Busy seminary students need quick, accessible introductions to various sub-disciplines within the study of Christian Theology. This page will introduce you to different genres of academic writing so that you can discern the best places to get started with your reading.
Special types of books
These types are distinct from monographs, a scholarly book about one particular subject.
Encyclopedias and Dictionaries
These titles offer short (usually 1-2 page) articles on various persons, topics, events, and concepts. They are arranged alphabetically, and provide concise introductions to important topics in a particular discipline, and a selected bibliography of the most important works for further study.
Handbooks and Companions
Handbooks and companions are anthologies of articles that summarize the history and current state of research in academic fields and sub-disciplines. The articles are written by top scholars to provide "quick and dirty" introductions to learners, as well as comprehensive bibliographies to aid in further research. Unlike encyclopedias and dictionaries, these works offer longer articles (often 20-25 pages) and are arranged thematically.
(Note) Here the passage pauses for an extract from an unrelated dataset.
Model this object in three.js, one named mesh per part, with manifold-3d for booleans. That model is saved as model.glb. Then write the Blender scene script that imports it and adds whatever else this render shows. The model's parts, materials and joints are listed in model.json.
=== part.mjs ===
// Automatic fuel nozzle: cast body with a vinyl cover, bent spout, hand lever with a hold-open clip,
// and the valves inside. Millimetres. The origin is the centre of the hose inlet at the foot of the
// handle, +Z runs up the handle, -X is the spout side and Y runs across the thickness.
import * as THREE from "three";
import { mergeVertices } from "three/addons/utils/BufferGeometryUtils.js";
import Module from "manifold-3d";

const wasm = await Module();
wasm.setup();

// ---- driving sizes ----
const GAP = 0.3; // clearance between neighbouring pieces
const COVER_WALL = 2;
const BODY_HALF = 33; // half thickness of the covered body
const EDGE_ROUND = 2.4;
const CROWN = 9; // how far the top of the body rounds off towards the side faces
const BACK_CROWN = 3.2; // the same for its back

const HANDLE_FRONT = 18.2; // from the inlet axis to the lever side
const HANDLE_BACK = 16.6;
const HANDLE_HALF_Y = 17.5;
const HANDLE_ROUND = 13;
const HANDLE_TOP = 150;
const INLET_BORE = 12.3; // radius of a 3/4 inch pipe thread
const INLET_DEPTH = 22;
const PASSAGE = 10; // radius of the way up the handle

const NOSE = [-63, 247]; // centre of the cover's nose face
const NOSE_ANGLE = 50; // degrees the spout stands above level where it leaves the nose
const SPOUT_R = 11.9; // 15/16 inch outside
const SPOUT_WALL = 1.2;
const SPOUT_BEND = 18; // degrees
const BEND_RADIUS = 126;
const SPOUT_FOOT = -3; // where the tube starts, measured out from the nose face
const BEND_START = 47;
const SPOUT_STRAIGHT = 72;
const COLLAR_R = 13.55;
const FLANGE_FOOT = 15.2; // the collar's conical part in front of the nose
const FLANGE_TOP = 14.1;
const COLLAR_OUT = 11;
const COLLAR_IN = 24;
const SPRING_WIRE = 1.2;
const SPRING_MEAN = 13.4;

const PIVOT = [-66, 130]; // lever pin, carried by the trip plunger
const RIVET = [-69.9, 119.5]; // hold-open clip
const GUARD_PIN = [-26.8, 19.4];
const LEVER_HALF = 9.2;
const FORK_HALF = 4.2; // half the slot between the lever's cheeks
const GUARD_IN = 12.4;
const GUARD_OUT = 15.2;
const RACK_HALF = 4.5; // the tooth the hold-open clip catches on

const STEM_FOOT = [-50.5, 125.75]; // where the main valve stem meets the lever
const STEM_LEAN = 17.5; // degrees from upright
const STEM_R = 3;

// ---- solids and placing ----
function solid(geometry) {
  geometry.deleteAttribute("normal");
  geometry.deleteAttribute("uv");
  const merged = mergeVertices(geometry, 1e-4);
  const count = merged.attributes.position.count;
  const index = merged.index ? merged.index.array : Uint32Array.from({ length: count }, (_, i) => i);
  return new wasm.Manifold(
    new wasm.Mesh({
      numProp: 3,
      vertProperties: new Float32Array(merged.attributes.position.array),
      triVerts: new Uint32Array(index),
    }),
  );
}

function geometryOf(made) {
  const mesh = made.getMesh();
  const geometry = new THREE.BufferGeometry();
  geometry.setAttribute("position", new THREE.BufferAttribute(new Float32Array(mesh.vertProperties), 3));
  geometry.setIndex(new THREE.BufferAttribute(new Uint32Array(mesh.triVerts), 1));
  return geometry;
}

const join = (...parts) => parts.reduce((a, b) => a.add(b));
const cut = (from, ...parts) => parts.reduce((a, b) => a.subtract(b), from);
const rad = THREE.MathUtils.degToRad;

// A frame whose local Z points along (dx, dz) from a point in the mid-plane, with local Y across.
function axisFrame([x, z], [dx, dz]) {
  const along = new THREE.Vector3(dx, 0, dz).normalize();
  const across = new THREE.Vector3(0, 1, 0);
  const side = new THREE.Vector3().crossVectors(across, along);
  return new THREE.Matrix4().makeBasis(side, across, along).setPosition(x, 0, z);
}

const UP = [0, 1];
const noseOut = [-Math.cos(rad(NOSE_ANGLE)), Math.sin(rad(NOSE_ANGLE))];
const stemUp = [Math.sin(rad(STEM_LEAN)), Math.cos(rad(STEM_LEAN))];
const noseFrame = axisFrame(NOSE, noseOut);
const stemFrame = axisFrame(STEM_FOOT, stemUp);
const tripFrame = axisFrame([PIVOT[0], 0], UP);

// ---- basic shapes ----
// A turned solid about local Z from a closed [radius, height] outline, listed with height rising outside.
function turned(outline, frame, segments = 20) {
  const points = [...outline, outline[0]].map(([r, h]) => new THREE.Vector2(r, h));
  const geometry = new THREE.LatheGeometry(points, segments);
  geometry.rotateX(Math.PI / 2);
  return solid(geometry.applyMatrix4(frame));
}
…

Commentaries provide introductions to and historical overviews of Biblical books and provide chapter-by-chapter, verse-by-verse comments on questions of historical context, theology, and interpretation. Commentaries on books may be stand-alone volumes, but are most often part of a series. Note the introductory material in a Bible commentary to discern the focus of a particular series. Some are more historical, some are more theological, and others are directed toward application in sermons.
Scholarly articles are the means by which scholars communicate shorter, more specific questions and answers to one another. Articles are typically 10-30 pages long, and are written (as are books) to contribute to scholarly discussion of specific questions. They are more focused than books, and the style of writing assumes familiarity with the discipline and particular issues addressed by the piece. These can be found using the library's Online Research Databases, such as EBSCO's ATLA and Philosophy & Religion services, and JSTOR (see the Finding Resources > Articles) tabs.